At Busch-Reisinger Museum

By Lorenz Poppagianeris

War, its horror, despair, chaos and grief is bemoaned vehemently and emotionally at Busch-Reisinger's "War and Aftermath: German art in relation to the First World War." The Teutonic emotionalism of these artists' immediate reactions to terror makes the exhibition an important psychological document. The reactions themselves make it an historical record. Its value as art is a question apart.

Otto Dix, in his series of etchings "The War," (Der Krieg), transcends his subject's initial impact and there-by penetrates it. War's waste, fatigue and death become something mystical, even poetic. The starkness of his black-and-white tones produce an awareness far more effective than Kathe Kollwitz's unbounded sentimentality or Ernst Barlach's heavy-handed portrayal of heavy-handed destruction. And the transcendence involved is not emotional but aesthetic.

Kollwitz's mounrful cries of "Bread," "Unemployed" or "Killed in Action" cease to have meaning. The same brooding line is repeated again and again only to appear arbitrary, in expression of similarly histrionics. Beckmann creates and maintains his impact with far greatr lucidity. "The People, Cafe" and "Society, 1915," coherently relate a tale of human confusion and shock, a state of mind which, fortunately, does not engulf the artist despite his intensity of conviction.

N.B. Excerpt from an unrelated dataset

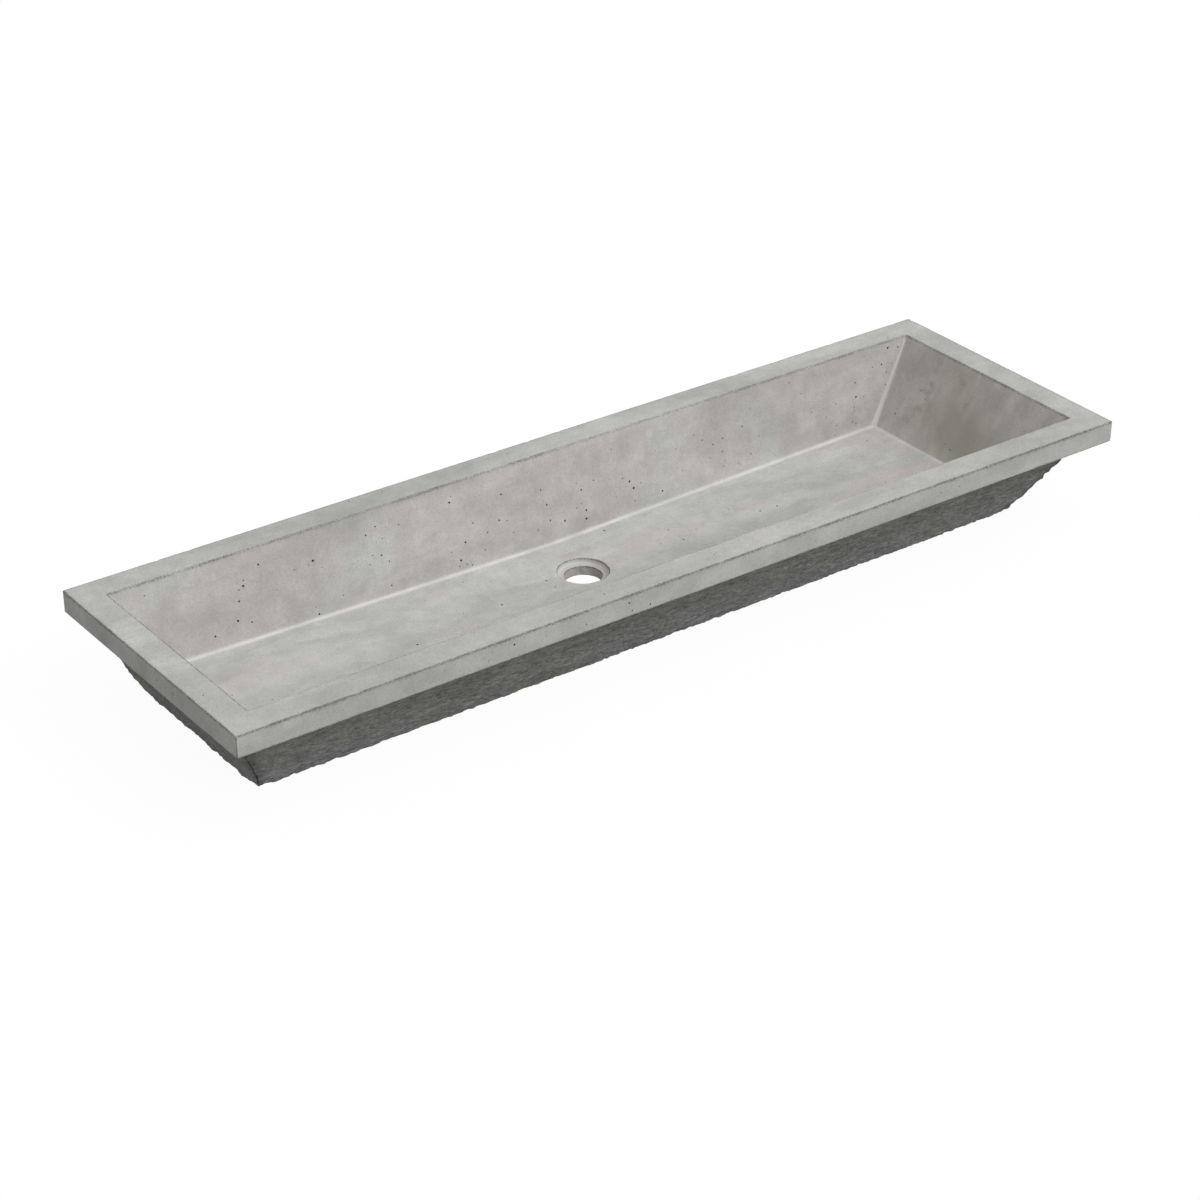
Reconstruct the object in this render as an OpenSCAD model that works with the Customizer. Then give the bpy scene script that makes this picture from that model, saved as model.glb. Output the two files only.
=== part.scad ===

The aesthetic criterion, however, is challenged most graphically by George Grosz. Sharp, biting, vitriolic, his satires often, as in "I Am The Boss," amount to a vulgar denial of aesthetics. Grosz succeeds in his attempt to revolt and disgust. His portrayals of lasciviousnes, corruption and wretchedness hit home with intended impact for they are executed in line and wash that are as sickly and depressing as their subjects.

It is indeed paradoxical that Kurt Schwitters, representing the Dada school, created in contemptuous revolt against established canons of aesthetics, should appear at Busch-Reisinger this month as a champion of those very values. Gathering bits and scraps of color and print in the form of collages, Schwitters manipulates a poetic play of shape and hue, charming, intimate, yet positive and aesthetically unequivocal. Paul Klee's lithograph, "Destruction and Hope," not his best in that form, sings out with more hope than destruction because it contains more poetry than pathos.

Judging from this exhibition one night imagine, that the schism between poetry and Strum and Drang lies in intensity of emotion or dramatic nature of the subject. Actually Goya's "Disasters of War," certainly more graphic than anything here, or Picasso's "Guernica," more symbolic and abstract than anything here, answer an emphatic no. For if Barlach, Kollwitz, Grosz, et al, utter an emotional cry from the blackness of chaos and confusion, it is Picasso and Goya who offer, with emotion disciplined. "right" and "inevitable," an answer which cannot help being true.